Exercise requirements:
Below is a set of records; print all of them exactly as written.

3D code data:
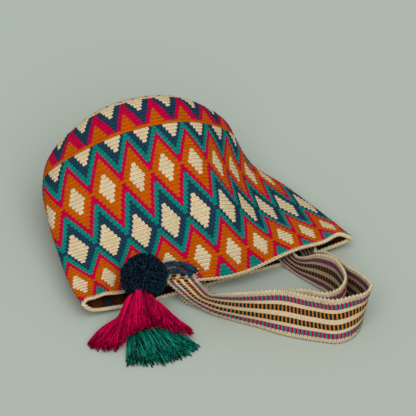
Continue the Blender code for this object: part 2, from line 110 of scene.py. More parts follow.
class Graph:
    """One material's nodes, with short ways to add and join them."""

    def __init__(self, name: str) -> None:
        """Start a material with a Principled shader.

        Args:
            name: Name of the material.
        """
        self.material = bpy.data.materials.new(name)
        self.material.use_nodes = True
        self.tree = self.material.node_tree
        self.shader = self.tree.nodes["Principled BSDF"]

    def put(self, socket: Socket, value: object) -> None:
        """Link a socket to another one, or set its own value.

        Args:
            socket: The input to feed.
            value: An output socket, or a number, colour or vector.
        """
        if isinstance(value, Socket):
            self.tree.links.new(value, socket)
        else:
            socket.default_value = value

    def node(self, kind: str, inputs: dict[str, object] | None = None, **settings: object) -> Node:
        """Add a node.

        Args:
            kind: Type of the node.
            inputs: Values or sockets for its named inputs.
            settings: Its own settings, such as a blend type.

        Returns:
            The node.
        """
        made = self.tree.nodes.new(kind)
        for key, value in settings.items():
            setattr(made, key, value)
        for key, value in (inputs or {}).items():
            self.put(made.inputs[key], value)
        return made

    def math(self, operation: str, first: object, second: object = 0.0) -> Socket:
        """Work out one sum of two numbers.

        Args:
            operation: Name of the operation.
            first: First number or socket.
            second: Second number or socket.

        Returns:
            The result's socket.
        """
        made = self.tree.nodes.new("ShaderNodeMath")
        made.operation = operation
        self.put(made.inputs[0], first)
        self.put(made.inputs[1], second)
        return made.outputs[0]

    def total(self, *terms: tuple[object, float]) -> Socket:
        """Add numbers up, each times its weight.

        Args:
            terms: Socket and weight of each number.

        Returns:
            The sum's socket.
        """
        parts = [self.math("MULTIPLY", value, weight) for value, weight in terms]
        result = parts[0]
        for part in parts[1:]:
            result = self.math("ADD", result, part)
        return result

    def place(self) -> Socket:
        """Place in the piece's map."""
        return self.node("ShaderNodeUVMap", uv_map=STITCH_MAP).outputs[0]

    def chance(self, place: Socket) -> Socket:
        """A number from 0 to 1 that differs from place to place."""
        return self.node("ShaderNodeTexWhiteNoise", {"Vector": place}, noise_dimensions="2D").outputs[0]

    def noise(self, scale: float, detail: float = 2.0) -> Socket:
        """Soft noise over the piece, 0 to 1, with so many cycles a metre and finer octaves."""
        place = self.node("ShaderNodeTexCoord").outputs["Object"]
        return self.node("ShaderNodeTexNoise", dict(Vector=place, Scale=scale, Detail=detail)).outputs[0]


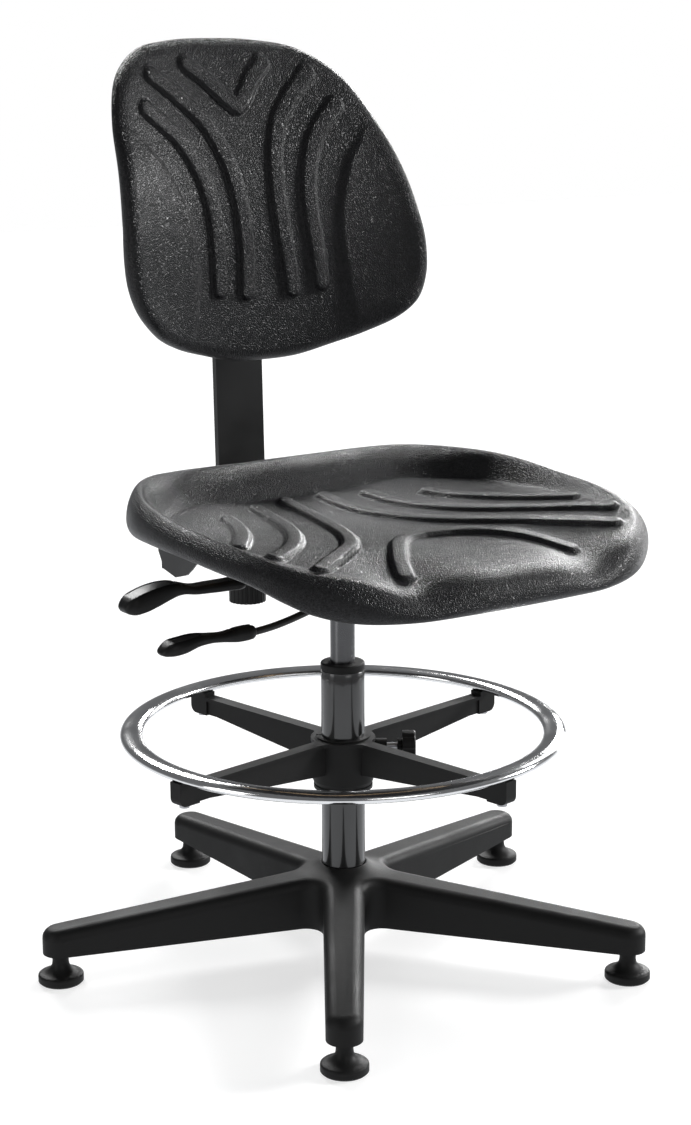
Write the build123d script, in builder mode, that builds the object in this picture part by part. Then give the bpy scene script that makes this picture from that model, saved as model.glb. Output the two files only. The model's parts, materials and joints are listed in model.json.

Response below:
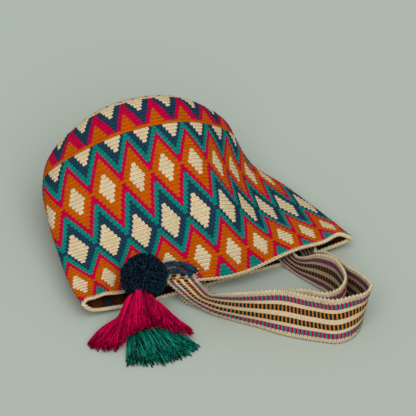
Continue the Blender code for this object: part 2, from line 110 of scene.py. More parts follow.
class Graph:
    """One material's nodes, with short ways to add and join them."""

    def __init__(self, name: str) -> None:
        """Start a material with a Principled shader.

        Args:
            name: Name of the material.
        """
        self.material = bpy.data.materials.new(name)
        self.material.use_nodes = True
        self.tree = self.material.node_tree
        self.shader = self.tree.nodes["Principled BSDF"]

    def put(self, socket: Socket, value: object) -> None:
        """Link a socket to another one, or set its own value.

        Args:
            socket: The input to feed.
            value: An output socket, or a number, colour or vector.
        """
        if isinstance(value, Socket):
            self.tree.links.new(value, socket)
        else:
            socket.default_value = value

    def node(self, kind: str, inputs: dict[str, object] | None = None, **settings: object) -> Node:
        """Add a node.

        Args:
            kind: Type of the node.
            inputs: Values or sockets for its named inputs.
            settings: Its own settings, such as a blend type.

        Returns:
            The node.
        """
        made = self.tree.nodes.new(kind)
        for key, value in settings.items():
            setattr(made, key, value)
        for key, value in (inputs or {}).items():
            self.put(made.inputs[key], value)
        return made

    def math(self, operation: str, first: object, second: object = 0.0) -> Socket:
        """Work out one sum of two numbers.

        Args:
            operation: Name of the operation.
            first: First number or socket.
            second: Second number or socket.

        Returns:
            The result's socket.
        """
        made = self.tree.nodes.new("ShaderNodeMath")
        made.operation = operation
        self.put(made.inputs[0], first)
        self.put(made.inputs[1], second)
        return made.outputs[0]

    def total(self, *terms: tuple[object, float]) -> Socket:
        """Add numbers up, each times its weight.

        Args:
            terms: Socket and weight of each number.

        Returns:
            The sum's socket.
        """
        parts = [self.math("MULTIPLY", value, weight) for value, weight in terms]
        result = parts[0]
        for part in parts[1:]:
            result = self.math("ADD", result, part)
        return result

    def place(self) -> Socket:
        """Place in the piece's map."""
        return self.node("ShaderNodeUVMap", uv_map=STITCH_MAP).outputs[0]

    def chance(self, place: Socket) -> Socket:
        """A number from 0 to 1 that differs from place to place."""
        return self.node("ShaderNodeTexWhiteNoise", {"Vector": place}, noise_dimensions="2D").outputs[0]

    def noise(self, scale: float, detail: float = 2.0) -> Socket:
        """Soft noise over the piece, 0 to 1, with so many cycles a metre and finer octaves."""
        place = self.node("ShaderNodeTexCoord").outputs["Object"]
        return self.node("ShaderNodeTexNoise", dict(Vector=place, Scale=scale, Detail=detail)).outputs[0]


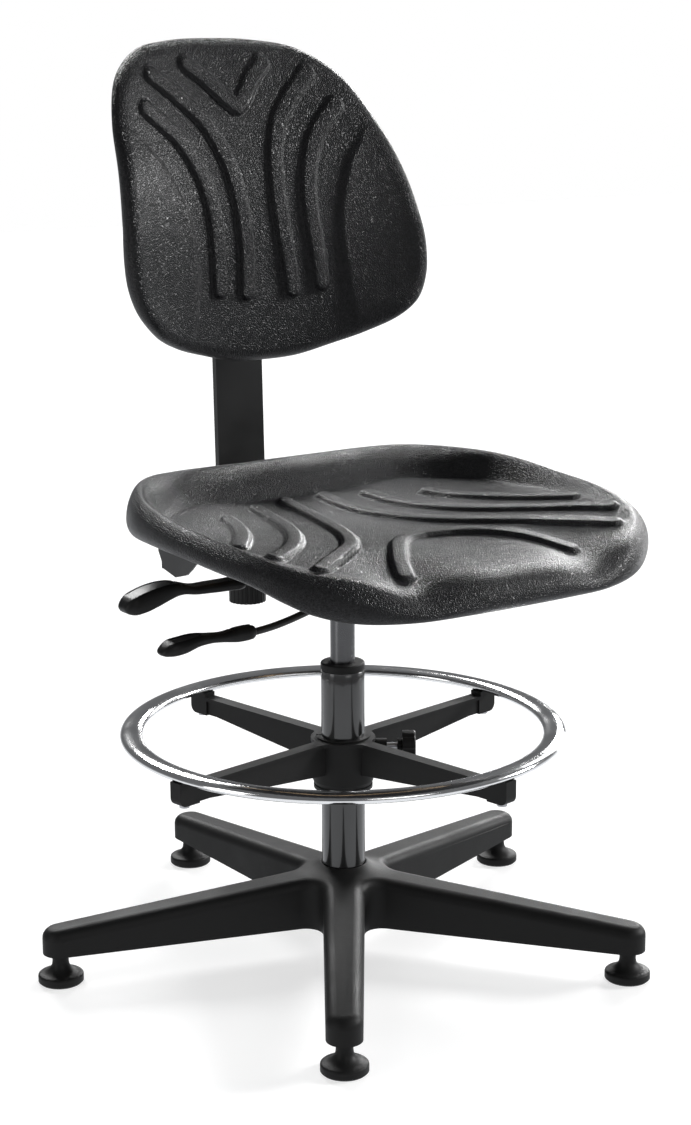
Write the build123d script, in builder mode, that builds the object in this picture part by part. Then give the bpy scene script that makes this picture from that model, saved as model.glb. Output the two files only. The model's parts, materials and joints are listed in model.json.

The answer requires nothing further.